Bukankah dinnul haq ini selalu mengajarkan seperti itu, berbuat baik kepada orang tua, tetangga, dan rukun terhadap sesama untuk mendukung kesempurnaan ibadah? Bagaimana zakat dan sedekah mengajarkan kita untuk meringankan penderitaan sesama. Tapi ekonomi Islam tidak hanya itu, ekonomi Islam juga mengajarkan prinsip-prinsip kebaikan dalam bertransaksi, mengajarkan asas keadilan dan kesempatan ekonomi. Suatu hal yang menjadi jawaban atas persoalan ekonomi modern yang tak lagi jujur, tak lagi melihat ketimpangan sebagai persoalan yang harus diselesaikan bersama, karena mereka, para jetset hanya berkutat pada aliran modal jangka pendek, saham, dan macam-macam bentuk likuiditas.

·           Ekonomi Kerakyatan, Ekonomi Kreatif, Ekonomi Islam=Sempurna
                        Pandangan kapitalis barat selama ini getol menyatakan bahwa kemajuan ekonomi dan keadilan tidak mungkin bisa didapatkan secara bersamaan. Kesenjangan ekonomi menurut mereka, adalah sebuah keniscayaan paling penting dalam mewujudkan kemajuan dan pertumbuhan ekonomi yang pesat. Sementara dalam sistem ekonomi Islam kemajuan minus keadilan adalah tidak bernilai sama sekali. Pandangan ini sebenarnya sejalan dengan pemikiran pendiri bangsa Indonesia yang menginginkan kesejahteraan material yang umum dan merata bagi seluruh tumpah darah Indonesia.
                        Dalam tantangannya memang diperlukan kegiatan ekonomi kreatif yang mendukung “dulang pembangunan” dari bawah, wirausaha adalah pekerjaan yang membebaskan seseorang untuk berinovasi dan berkreasi, karena sepandai-pandainya kita kalau dapat atasan yang lemot, lebay, alay, kamseupay tidak akan bisa mengembangkan kreativitas. Wirausaha juga dapat merasakan suasana ekstrem syukur dan ekstrem sabar saat pasang surut penghasilan. Dalam Al-Mughnu Hamlil Asfar, Al-Hafizh Al-‘Iraqi Hadist No.1576 menyebutkan, “Hendaklah kalian berdagang karena berdagang merupakan sembilan dari sepuluh pintu rezeki.”

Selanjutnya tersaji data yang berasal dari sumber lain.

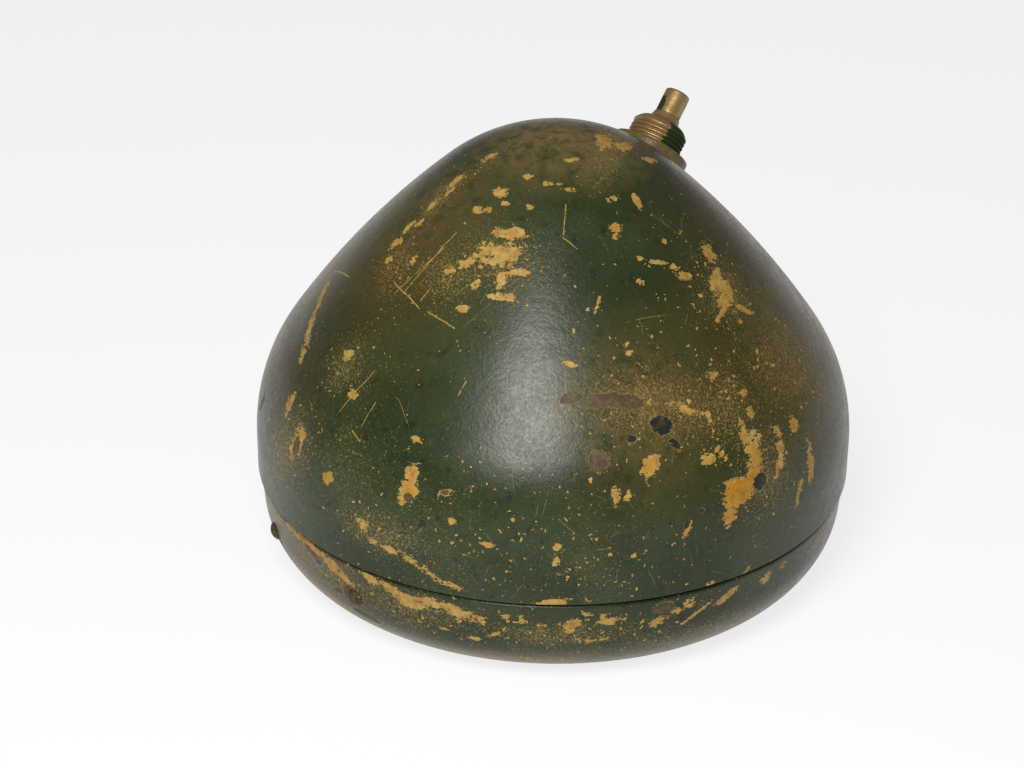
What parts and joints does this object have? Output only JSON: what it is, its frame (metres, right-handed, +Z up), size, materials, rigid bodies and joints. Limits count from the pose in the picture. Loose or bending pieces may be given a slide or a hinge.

Dalam bagian ini penulis ingin menyimpulkan bahwa sesungguhnya Islam sebagai agama yang sempurna memberikan penuntun yang lengkap dalam segala bidang termasuk bidang muamalah, kalaupun ada yang mesti berubah adalah hal bersifat teknis dalam praktik sedangkan aspek fikihnya tetap. Semoga kesejahteraan  rakyat Indonesia bisa cepat tercapai!!